Shared Content Now Ranks Higher in Organic Search
Both Google and Bing have added real-time results to their searches, meaning Twitter [and now Google+] results show up prominently above other content.  In addition, several experiments have shown that sharing stories on Twitter, Facebook, and Google+ can dramatically affect regular search results as well.

In July this year, Rand Fishkin of search engine authority SEOmoz.org performed a series of experiments to see if 1] social shares affected Google search results, and 2] how quickly those results appeared. [Find the full details on the experiment here.]

Spoiler Alert: In every test Fishkin performed, tweets and Google+ shares dramatically affected the rank of new, previously unindexed content. The results in most cases were nearly instant. “We’re experimenting with clicks on +1 buttons as just one of the hundreds of signals that influences the ranking and appearance of websites in search results,” says a Google spokesperson [who wished to remain anonymous], via email. “As with any new ranking signal, for +1’s and other social ranking signals, we’ll be starting carefully and learning how those signals are related to quality.”
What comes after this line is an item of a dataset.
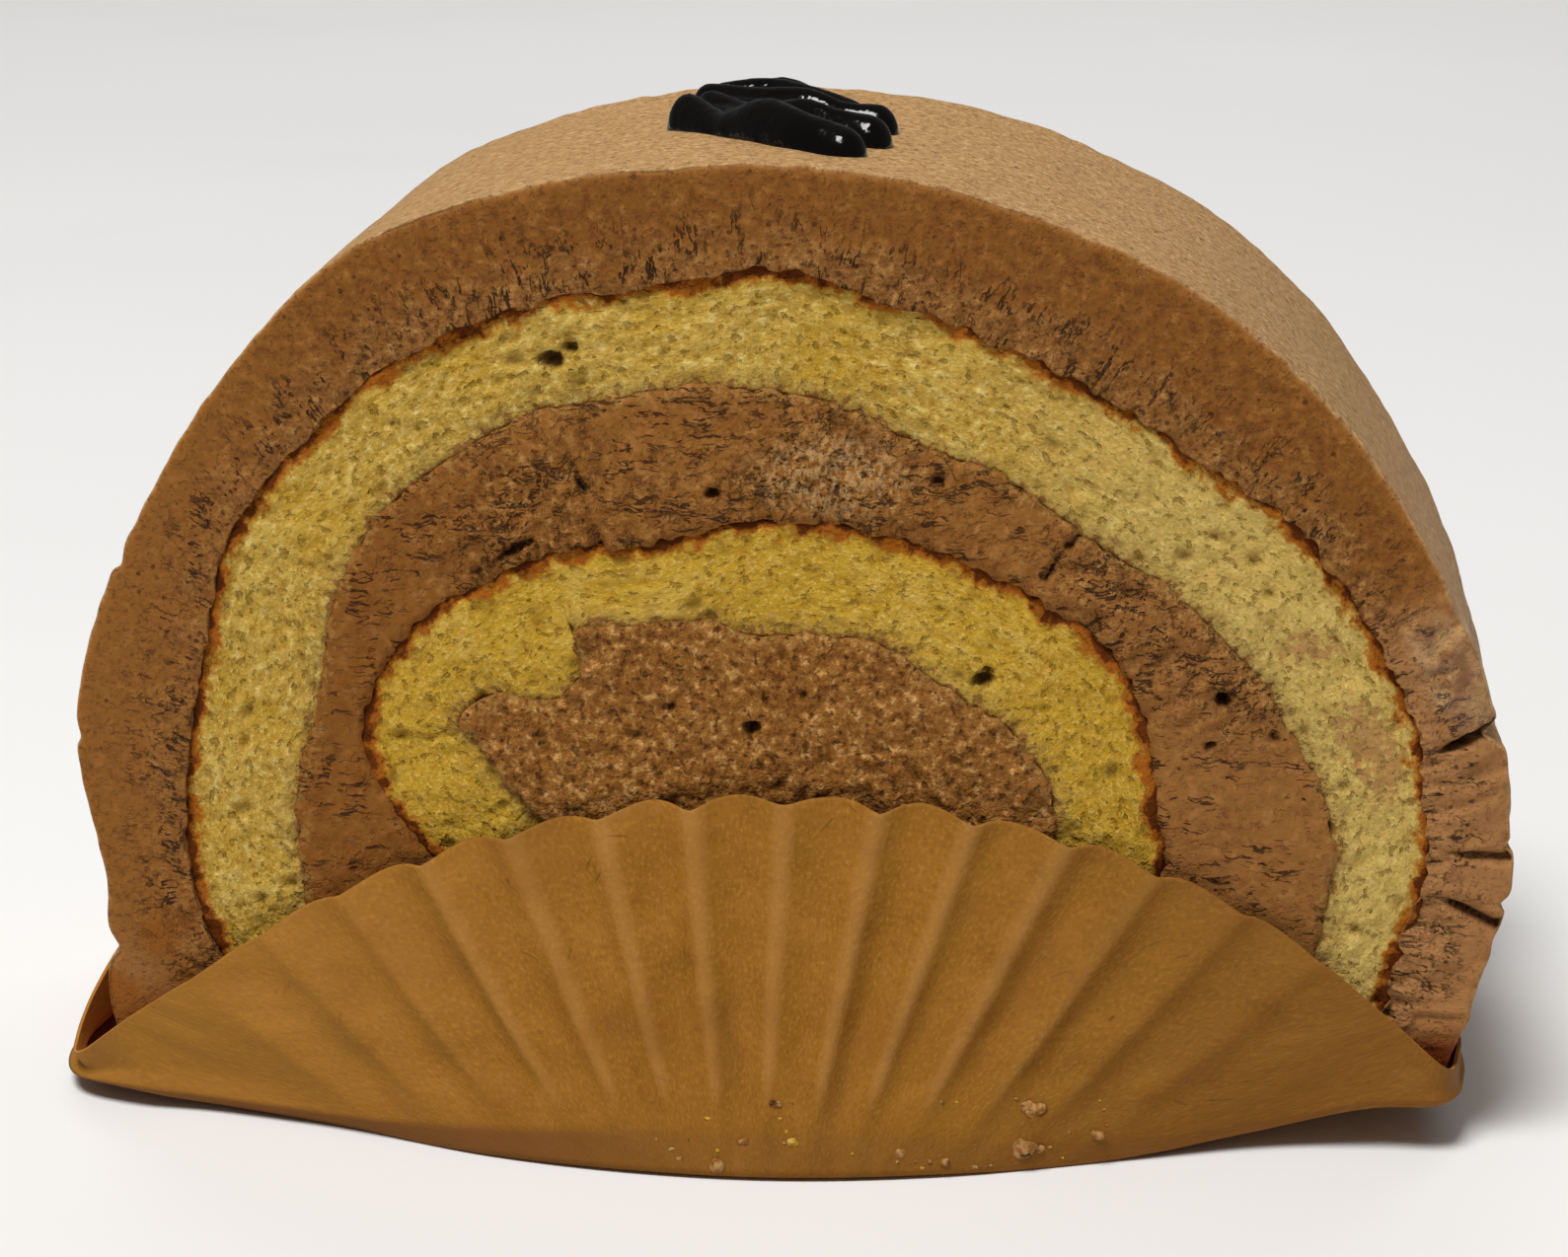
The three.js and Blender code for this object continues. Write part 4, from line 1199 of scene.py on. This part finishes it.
# %% Coat cream
coat_cream, recipe, shader = start_material(
    "coat cream", IOR=1.45, Specular_IOR_Level=0.14, Coat_Roughness=0.25
)
spot = recipe.place_in_mm()
x, height = recipe.part(spot, "X"), recipe.part(spot, "Z")
rolled = recipe.node("SeparateXYZ", {0: recipe.reading("rolled", "Vector")}).outputs
radial = recipe.node("CombineXYZ", {0: rolled["Y"], 1: rolled["X"], 2: rolled["Z"]}).outputs[0]
from_crust, cut = recipe.reading("crust"), recipe.reading("cut")
cut_tone = mottled(recipe, spot, 0.9, (108, 64, 22), (131, 81, 29), (158, 105, 48))
torn_tone = mottled(recipe, spot, 0.7, (106, 62, 24), (142, 94, 42), (180, 132, 74))
# The spread skin is painted paler than the cut, partly its own colour and partly painted sheen, and below 15
# mm it is painted darker as painted shade on the lower flanks.
skin_sheen_shade_tone = mottled(recipe, spot, 0.6, (156, 115, 70), (183, 143, 94), (212, 172, 124))
skin_sheen_shade_tone = recipe.paint(skin_sheen_shade_tone, (recipe.between(height, 15.0, 6.0, 0.0, 0.6), 1, (146, 92, 40)))
unsteady = recipe.drift(spot, 2.6, 3.0, 0.3, 0.7, -1.4, 1.4)
torn = recipe.times(recipe.between(recipe.plus(from_crust, unsteady), 3.2, 0.8), cut)
# The cut is painted paler towards the left end: painted light.
left_painted_light = recipe.times(recipe.between(x, -28.0, -44.0, 0.0, 0.5), cut)
grain = recipe.use(grain_group, Place=spot, Size=0.34, Pits=0.5).outputs
pock = recipe.use(grain_group, Place=spot, Size=0.42, Pits=0.7).outputs["Pit"]
near_crust = recipe.times(recipe.between(from_crust, 5.6, 1.6), cut)
crack = recipe.use(crack_group, Place=radial, Width=0.42, Run=3.6, Amount=near_crust).outputs["Crack"]
specks = recipe.most(
    recipe.use(speck_group, Place=spot, Spacing=3.2, Reach=0.06, Share=0.5).outputs["Speck"],
    recipe.use(speck_group, Place=spot, Spacing=1.0, Reach=0.14, Share=0.3).outputs["Speck"],
)
wet = recipe.reading("wet")
# Cracks, hollows and pits are painted dark: painted shade inside them.
dark = recipe.most(crack, recipe.reading("hollow"), recipe.times(grain["Pit"], recipe.times(torn, 1.4)))
# The wet patch's pale cloudy parts are partly the cream's own colour and partly painted highlight.
cloud_and_highlight = recipe.drift(spot, 1.6, 4.0, 0.35, 0.62)
wet_tone_with_highlights = recipe.mix(cloud_and_highlight, tone(150, 102, 58), tone(222, 174, 114))
border = recipe.plus(height, recipe.drift(spot, 4.0, 3.0, 0.3, 0.7, -3.0, 3.0))
soaked = recipe.times(recipe.between(border, 13.5, 9.0), recipe.between(x, -38.0, -42.0))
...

A Microsoft spokesperson [who also requested anonymity], says via email that tweets and Facebook Likes do indeed positively affect a URL’s ranking in search results on Bing. “To be candid,” she says, “we are experimenting with placements in order to strike a balance between this new social signal and the other signals we have honed to determine relevance.”

“Social signals that say quality are pretty straight forward,” says the Microsoft spokesperson. “Look to things such as likes, re-tweets, shares, etc. Beyond that, watch for the sentiment surrounding the action. Are people sharing your content via Twitter yet flagging it with #fail? If so, it’s a clue they’re displeased.”

When we go to a search engine, we want to find what we’re looking for, immediately and hassle-free. It’s clear that social media is helping search engines deliver more immediacy and more relevant results. In the long run, this will help SEO-directed businesses focus on what they should be doing: creating content people love.